Volunteer sending organization Original Volunteers have written the following overview of the different ways volunteering could help with your mental health.   

1. Confidence

Volunteering gives you a boost in confidence, especially regarding your work-related skillset. As you’re developing skills for the good of others, rather than for financial stability, any pressure to improve comes from within yourself.

When you later use those skills for your job, or in your personal life, you’ll feel more confident. And you might be surprised at how much you learned and improved without really noticing. Go you!

2. Anxiety

Worry, stress, and anxiety are on the increase  – amongst economic and political uncertainty, social media addiction, and too much choice. Volunteering isn’t going to make that go away, but it could help alleviate anxiety.

Volunteering allows you to try things without so much pressure to get it all right. On top of that, it can take you away from your own problems for a while, and force you to think about someone else’s issues. This can give you a fresh perspective on your own life or simply distract you for a while – which is sometimes just what you need.

3. Dementia

By getting your brain engaged in something different, volunteering could help to fight against dementia. Whether locally or abroad, by volunteering you’re exposing yourself to new people, new situations, and new problems to be solved.

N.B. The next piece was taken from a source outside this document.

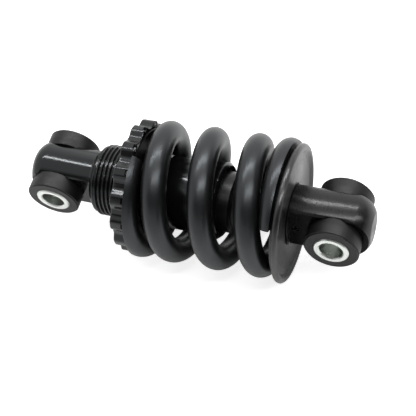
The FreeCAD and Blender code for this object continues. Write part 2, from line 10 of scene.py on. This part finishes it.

Being a volunteer could also help fight depression, which is thought to be a factor in the development of dementia.

4. Loneliness

Having to get out and speak to people face-to-face, whether that’s your manager or members of the public, means that volunteering helps to combat feelings of isolation and loneliness. Loneliness has started to be seen as a serious social problem – both in young people and older. It’s often attributed to the rise of social media making people feel left out. 

No matter your age, as a volunteer you’re having more in-person social interactions, making new connections and meeting new friends. You may start feeling less isolated and more connected to the world around you. In turn, this can help combat depression and possibly help reduce risk or symptoms of dementia.

The connections you make as a volunteer are likely to be quality ones, too. You’re meeting people with the same passions you have and a similar way of looking at the world. Plus, they’re going to be people with whom you probably wouldn’t otherwise have crossed paths. By interacting with such a variety of people, you can learn a great deal from them.

5. Self-esteem

When you experience gratitude from the people you’re helping, you begin to internalize that and see yourself as someone useful. By being able to contribute to a cause or project, you become aware of your strengths. Appreciation from others allows you to have an appreciation for yourself.

Volunteering can make you feel that you’re worth something to the universe, and that you’re useful and necessary to society. For someone who struggles with self-esteem, that can help you to think more highly of yourself and begin the journey towards loving yourself. 

6. Depression

All of the previously mentioned points could also go towards helping with depression. But the cherry on top of the cake, volunteering can give you a “helper’s high” – a feel-good effect from the release of endorphins.

Doing something kind for someone else can trigger the release of dopamine, which is the one that makes you feel happy when you exercise or listen to music. Looking back on your kind deeds can boost serotonin activity – which is what antidepressants do.

Again, volunteering won’t make depression disappear completely, but it’s possible that it helps to relieve some of the symptoms.

Helping to improve mental health is just one of the many benefits of volunteering – it could also improve your physical health, your resume, and your relationships.

But the greatest thing about volunteering is the opportunity to do something good in a world that can often leave you despairing. Being the kindness that you want to see in the world is a reward in itself.